# Exercise description
Copy the data below exactly.
━━━ Supplied entries ━━━
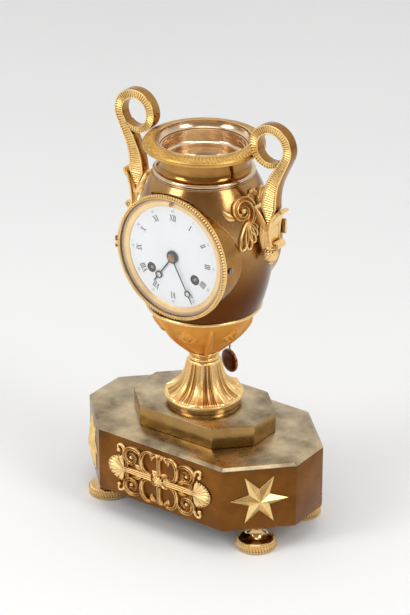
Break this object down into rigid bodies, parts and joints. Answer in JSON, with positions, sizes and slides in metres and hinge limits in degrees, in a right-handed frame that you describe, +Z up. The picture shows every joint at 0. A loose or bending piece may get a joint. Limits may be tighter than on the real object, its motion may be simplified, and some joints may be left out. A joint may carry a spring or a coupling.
{
  "type": "mantel clock",
  "caption": "Urn-shaped cassolette clock on an octagonal plinth with scroll handles, hinged bezel, hands, going train and free pendulum",
  "frame": {"origin": "centre of the bounding box's base: the plane that the four feet stand on", "axes": "+Z up, dial faces -Y, +X toward the handle on the viewer's right"},
  "size_m": [0.17, 0.1041, 0.289],
  "materials": {
    "satin_brass": "satin, brushed along its length, brownish",
    "patina_brass": "tarnished, olive grey and slightly blotchy",
    "polished_brass": "mirror polished, warm",
    "gilt_brass": "bright gilt, crisp relief",
    "matt_gilding": "matt orange gilding",
    "rose_brass": "polished, pinkish brown",
    "steel": "turned and polished",
    "blued_steel": "dark blued",
    "glass": "clear, domed",
    "enamel": "white, glossy, with black numerals",
    "movement_brass": "fine grained",
    "dark_bronze": "dark brown, polished"
  },
  "bodies": {
    "case": {"plinth_box": "satin_brass", "plinth_top": "patina_brass", "upper_block": "patina_brass", "feet": "gilt_brass", "foot_nuts": "steel", "star_left": "gilt_brass", "star_right": "gilt_brass", "scroll_mount": "gilt_brass", "pedestal_band": "polished_brass", "pedestal_foot": "gilt_brass", "knop": "polished_brass", "bowl": "matt_gilding", "bead_ring": "polished_brass", "tie_rod": "steel", "tie_nuts": "steel", "urn_body": "polished_brass", "shoulder_ring": "gilt_brass", "neck": "rose_brass", "rim_ring": "gilt_brass", "mouth_liner": "rose_brass", "handle_left": "gilt_brass", "handle_right": "gilt_brass", "handle_cup_left": "gilt_brass", "handle_cup_right": "gilt_brass", "side_mount_left": "gilt_brass", "side_mount_right": "gilt_brass", "drum_case": "polished_brass", "case_screws": "steel", "hinge_pins": "steel", "sight_ring": "gilt_brass", "dial_carrier": "movement_brass", "dial": "enamel", "winding_eyelets": "gilt_brass", "front_plate": "movement_brass", "back_plate": "movement_brass", "pillars": "movement_brass", "suspension_cock": "movement_brass", "bell": "movement_brass"},
    "regulator": {"regulator_arbor": "steel"},
    "bezel": {"bezel": "gilt_brass", "bezel_glass": "glass"},
    "rear_cover": {"rear_cover": "movement_brass"},
    "minute_hand": {"minute_hand": "blued_steel", "hand_collet": "blued_steel", "cannon_pinion": "steel"},
    "hour_hand": {"hour_hand": "blued_steel", "hour_wheel": "movement_brass"},
    "minute_wheel": {"minute_wheel": "movement_brass"},
    "going_arbor": {"going_arbor": "steel"},
    "strike_arbor": {"strike_arbor": "steel"},
    "going_barrel": {"going_barrel": "movement_brass"},
    "strike_barrel": {"strike_barrel": "movement_brass"},
    "second_wheel": {"second_wheel": "movement_brass"},
    "centre_wheel": {"centre_wheel": "movement_brass"},
    "third_wheel": {"third_wheel": "movement_brass"},
    "escape_wheel": {"escape_wheel": "movement_brass"},
    "pendulum": {"pendulum_rod": "steel", "pendulum_bob": "dark_bronze"},
    "anchor": {"anchor": "steel"},
    "hammer": {"hammer": "movement_brass"}
  },
  "joints": [
    {"name": "bezel_hinge", "type": "hinge", "parent": "case", "child": "bezel", "pos_m": [-0.044, -0.0355, 0.1964], "axis": [0, 0, -1], "range_deg": [0, 110]},
    {"name": "rear_cover_hinge", "type": "hinge", "parent": "case", "child": "rear_cover", "pos_m": [-0.0408, 0.0293, 0.1964], "axis": [0, 0, 1], "range_deg": [0, 100]},
    {"name": "minute_turn", "type": "hinge", "parent": "case", "child": "minute_hand", "pos_m": [0, -0.029, 0.1964], "axis": [0, 1, 0], "continuous": true},
    {"name": "hour_turn", "type": "hinge", "parent": "case", "child": "hour_hand", "pos_m": [0, -0.029, 0.1964], "axis": [0, 1, 0], "continuous": true},
    {"name": "minute_wheel_turn", "type": "hinge", "parent": "case", "child": "minute_wheel", "pos_m": [-0.00727, -0.029, 0.2006], "axis": [0, 1, 0], "continuous": true},
    {"name": "going_wind", "type": "hinge", "parent": "case", "child": "going_arbor", "pos_m": [0.0171, -0.029, 0.1846], "axis": [0, 1, 0], "continuous": true},
    {"name": "strike_wind", "type": "hinge", "parent": "case", "child": "strike_arbor", "pos_m": [-0.0171, -0.029, 0.1846], "axis": [0, 1, 0], "continuous": true},
    {"name": "going_barrel_turn", "type": "hinge", "parent": "case", "child": "going_barrel", "pos_m": [0.0171, -0.029, 0.1846], "axis": [0, 1, 0], "continuous": true},
    {"name": "strike_barrel_turn", "type": "hinge", "parent": "case", "child": "strike_barrel", "pos_m": [-0.0171, -0.029, 0.1846], "axis": [0, 1, 0], "continuous": true},
    {"name": "second_wheel_turn", "type": "hinge", "parent": "case", "child": "second_wheel", "pos_m": [0.01242, -0.029, 0.20011], "axis": [0, 1, 0], "continuous": true},
    {"name": "centre_wheel_turn", "type": "hinge", "parent": "case", "child": "centre_wheel", "pos_m": [0, -0.029, 0.1964], "axis": [0, 1, 0], "continuous": true},
    {"name": "third_wheel_turn", "type": "hinge", "parent": "case", "child": "third_wheel", "pos_m": [-0.00716, -0.029, 0.20662], "axis": [0, 1, 0], "continuous": true},
    {"name": "escape_wheel_turn", "type": "hinge", "parent": "case", "child": "escape_wheel", "pos_m": [0, -0.029, 0.21343], "axis": [0, 1, 0], "continuous": true},
    {"name": "pendulum_swing", "type": "hinge", "parent": "case", "child": "pendulum", "pos_m": [0, 0.0296, 0.2232], "axis": [0, 1, 0], "range_deg": [-4, 4]},
    {"name": "anchor_swing", "type": "hinge", "parent": "case", "child": "anchor", "pos_m": [0, 0.0296, 0.2232], "axis": [0, 1, 0], "range_deg": [-4, 4]},
    {"name": "hammer_lift", "type": "hinge", "parent": "case", "child": "hammer", "pos_m": [-0.02861, 0.03, 0.191], "axis": [0, 1, 0], "range_deg": [0, 15]},
    {"name": "regulator_turn", "type": "hinge", "parent": "case", "child": "regulator", "pos_m": [0, 0, 0.2334], "axis": [0, 1, 0], "continuous": true}
  ],
  "couplings": [
    {"joint": "minute_wheel_turn", "follows": "minute_turn", "ratio": -0.33333},
    {"joint": "hour_turn", "follows": "minute_turn", "ratio": 0.083333},
    {"joint": "centre_wheel_turn", "follows": "third_wheel_turn", "ratio": -0.083333},
    {"joint": "second_wheel_turn", "follows": "third_wheel_turn", "ratio": 0.010417},
    {"joint": "going_barrel_turn", "follows": "third_wheel_turn", "ratio": -0.0013021},
    {"joint": "escape_wheel_turn", "follows": "third_wheel_turn", "ratio": -11.667},
    {"joint": "anchor_swing", "follows": "pendulum_swing", "ratio": 1}
  ]
}
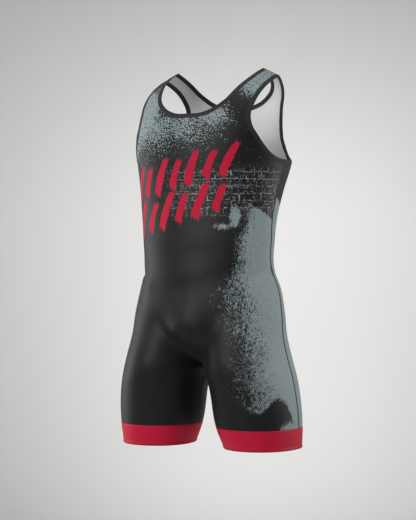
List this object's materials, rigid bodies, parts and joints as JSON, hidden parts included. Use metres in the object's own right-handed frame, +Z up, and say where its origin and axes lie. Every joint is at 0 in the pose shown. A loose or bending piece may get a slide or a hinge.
━━━
# Task solution
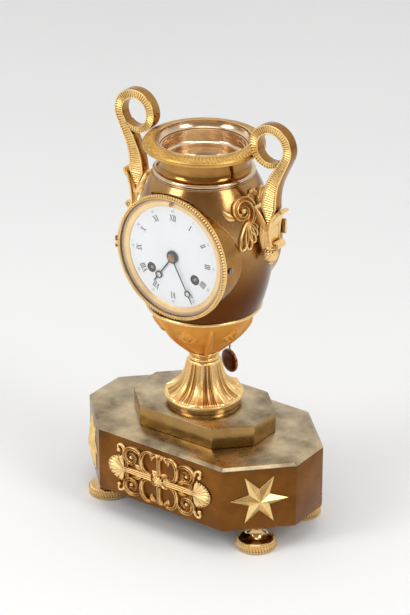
Break this object down into rigid bodies, parts and joints. Answer in JSON, with positions, sizes and slides in metres and hinge limits in degrees, in a right-handed frame that you describe, +Z up. The picture shows every joint at 0. A loose or bending piece may get a joint. Limits may be tighter than on the real object, its motion may be simplified, and some joints may be left out. A joint may carry a spring or a coupling.
{
  "type": "mantel clock",
  "caption": "Urn-shaped cassolette clock on an octagonal plinth with scroll handles, hinged bezel, hands, going train and free pendulum",
  "frame": {"origin": "centre of the bounding box's base: the plane that the four feet stand on", "axes": "+Z up, dial faces -Y, +X toward the handle on the viewer's right"},
  "size_m": [0.17, 0.1041, 0.289],
  "materials": {
    "satin_brass": "satin, brushed along its length, brownish",
    "patina_brass": "tarnished, olive grey and slightly blotchy",
    "polished_brass": "mirror polished, warm",
    "gilt_brass": "bright gilt, crisp relief",
    "matt_gilding": "matt orange gilding",
    "rose_brass": "polished, pinkish brown",
    "steel": "turned and polished",
    "blued_steel": "dark blued",
    "glass": "clear, domed",
    "enamel": "white, glossy, with black numerals",
    "movement_brass": "fine grained",
    "dark_bronze": "dark brown, polished"
  },
  "bodies": {
    "case": {"plinth_box": "satin_brass", "plinth_top": "patina_brass", "upper_block": "patina_brass", "feet": "gilt_brass", "foot_nuts": "steel", "star_left": "gilt_brass", "star_right": "gilt_brass", "scroll_mount": "gilt_brass", "pedestal_band": "polished_brass", "pedestal_foot": "gilt_brass", "knop": "polished_brass", "bowl": "matt_gilding", "bead_ring": "polished_brass", "tie_rod": "steel", "tie_nuts": "steel", "urn_body": "polished_brass", "shoulder_ring": "gilt_brass", "neck": "rose_brass", "rim_ring": "gilt_brass", "mouth_liner": "rose_brass", "handle_left": "gilt_brass", "handle_right": "gilt_brass", "handle_cup_left": "gilt_brass", "handle_cup_right": "gilt_brass", "side_mount_left": "gilt_brass", "side_mount_right": "gilt_brass", "drum_case": "polished_brass", "case_screws": "steel", "hinge_pins": "steel", "sight_ring": "gilt_brass", "dial_carrier": "movement_brass", "dial": "enamel", "winding_eyelets": "gilt_brass", "front_plate": "movement_brass", "back_plate": "movement_brass", "pillars": "movement_brass", "suspension_cock": "movement_brass", "bell": "movement_brass"},
    "regulator": {"regulator_arbor": "steel"},
    "bezel": {"bezel": "gilt_brass", "bezel_glass": "glass"},
    "rear_cover": {"rear_cover": "movement_brass"},
    "minute_hand": {"minute_hand": "blued_steel", "hand_collet": "blued_steel", "cannon_pinion": "steel"},
    "hour_hand": {"hour_hand": "blued_steel", "hour_wheel": "movement_brass"},
    "minute_wheel": {"minute_wheel": "movement_brass"},
    "going_arbor": {"going_arbor": "steel"},
    "strike_arbor": {"strike_arbor": "steel"},
    "going_barrel": {"going_barrel": "movement_brass"},
    "strike_barrel": {"strike_barrel": "movement_brass"},
    "second_wheel": {"second_wheel": "movement_brass"},
    "centre_wheel": {"centre_wheel": "movement_brass"},
    "third_wheel": {"third_wheel": "movement_brass"},
    "escape_wheel": {"escape_wheel": "movement_brass"},
    "pendulum": {"pendulum_rod": "steel", "pendulum_bob": "dark_bronze"},
    "anchor": {"anchor": "steel"},
    "hammer": {"hammer": "movement_brass"}
  },
  "joints": [
    {"name": "bezel_hinge", "type": "hinge", "parent": "case", "child": "bezel", "pos_m": [-0.044, -0.0355, 0.1964], "axis": [0, 0, -1], "range_deg": [0, 110]},
    {"name": "rear_cover_hinge", "type": "hinge", "parent": "case", "child": "rear_cover", "pos_m": [-0.0408, 0.0293, 0.1964], "axis": [0, 0, 1], "range_deg": [0, 100]},
    {"name": "minute_turn", "type": "hinge", "parent": "case", "child": "minute_hand", "pos_m": [0, -0.029, 0.1964], "axis": [0, 1, 0], "continuous": true},
    {"name": "hour_turn", "type": "hinge", "parent": "case", "child": "hour_hand", "pos_m": [0, -0.029, 0.1964], "axis": [0, 1, 0], "continuous": true},
    {"name": "minute_wheel_turn", "type": "hinge", "parent": "case", "child": "minute_wheel", "pos_m": [-0.00727, -0.029, 0.2006], "axis": [0, 1, 0], "continuous": true},
    {"name": "going_wind", "type": "hinge", "parent": "case", "child": "going_arbor", "pos_m": [0.0171, -0.029, 0.1846], "axis": [0, 1, 0], "continuous": true},
    {"name": "strike_wind", "type": "hinge", "parent": "case", "child": "strike_arbor", "pos_m": [-0.0171, -0.029, 0.1846], "axis": [0, 1, 0], "continuous": true},
    {"name": "going_barrel_turn", "type": "hinge", "parent": "case", "child": "going_barrel", "pos_m": [0.0171, -0.029, 0.1846], "axis": [0, 1, 0], "continuous": true},
    {"name": "strike_barrel_turn", "type": "hinge", "parent": "case", "child": "strike_barrel", "pos_m": [-0.0171, -0.029, 0.1846], "axis": [0, 1, 0], "continuous": true},
    {"name": "second_wheel_turn", "type": "hinge", "parent": "case", "child": "second_wheel", "pos_m": [0.01242, -0.029, 0.20011], "axis": [0, 1, 0], "continuous": true},
    {"name": "centre_wheel_turn", "type": "hinge", "parent": "case", "child": "centre_wheel", "pos_m": [0, -0.029, 0.1964], "axis": [0, 1, 0], "continuous": true},
    {"name": "third_wheel_turn", "type": "hinge", "parent": "case", "child": "third_wheel", "pos_m": [-0.00716, -0.029, 0.20662], "axis": [0, 1, 0], "continuous": true},
    {"name": "escape_wheel_turn", "type": "hinge", "parent": "case", "child": "escape_wheel", "pos_m": [0, -0.029, 0.21343], "axis": [0, 1, 0], "continuous": true},
    {"name": "pendulum_swing", "type": "hinge", "parent": "case", "child": "pendulum", "pos_m": [0, 0.0296, 0.2232], "axis": [0, 1, 0], "range_deg": [-4, 4]},
    {"name": "anchor_swing", "type": "hinge", "parent": "case", "child": "anchor", "pos_m": [0, 0.0296, 0.2232], "axis": [0, 1, 0], "range_deg": [-4, 4]},
    {"name": "hammer_lift", "type": "hinge", "parent": "case", "child": "hammer", "pos_m": [-0.02861, 0.03, 0.191], "axis": [0, 1, 0], "range_deg": [0, 15]},
    {"name": "regulator_turn", "type": "hinge", "parent": "case", "child": "regulator", "pos_m": [0, 0, 0.2334], "axis": [0, 1, 0], "continuous": true}
  ],
  "couplings": [
    {"joint": "minute_wheel_turn", "follows": "minute_turn", "ratio": -0.33333},
    {"joint": "hour_turn", "follows": "minute_turn", "ratio": 0.083333},
    {"joint": "centre_wheel_turn", "follows": "third_wheel_turn", "ratio": -0.083333},
    {"joint": "second_wheel_turn", "follows": "third_wheel_turn", "ratio": 0.010417},
    {"joint": "going_barrel_turn", "follows": "third_wheel_turn", "ratio": -0.0013021},
    {"joint": "escape_wheel_turn", "follows": "third_wheel_turn", "ratio": -11.667},
    {"joint": "anchor_swing", "follows": "pendulum_swing", "ratio": 1}
  ]
}
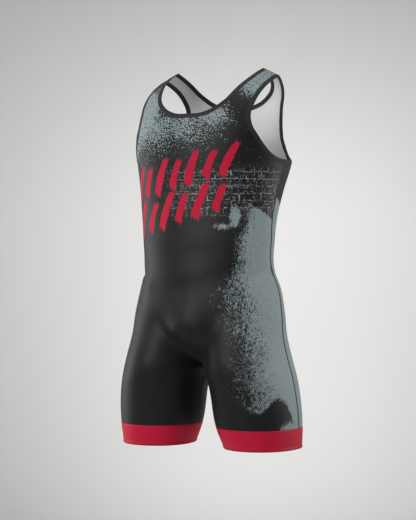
List this object's materials, rigid bodies, parts and joints as JSON, hidden parts included. Use metres in the object's own right-handed frame, +Z up, and say where its origin and axes lie. Every joint is at 0 in the pose shown. A loose or bending piece may get a slide or a hinge.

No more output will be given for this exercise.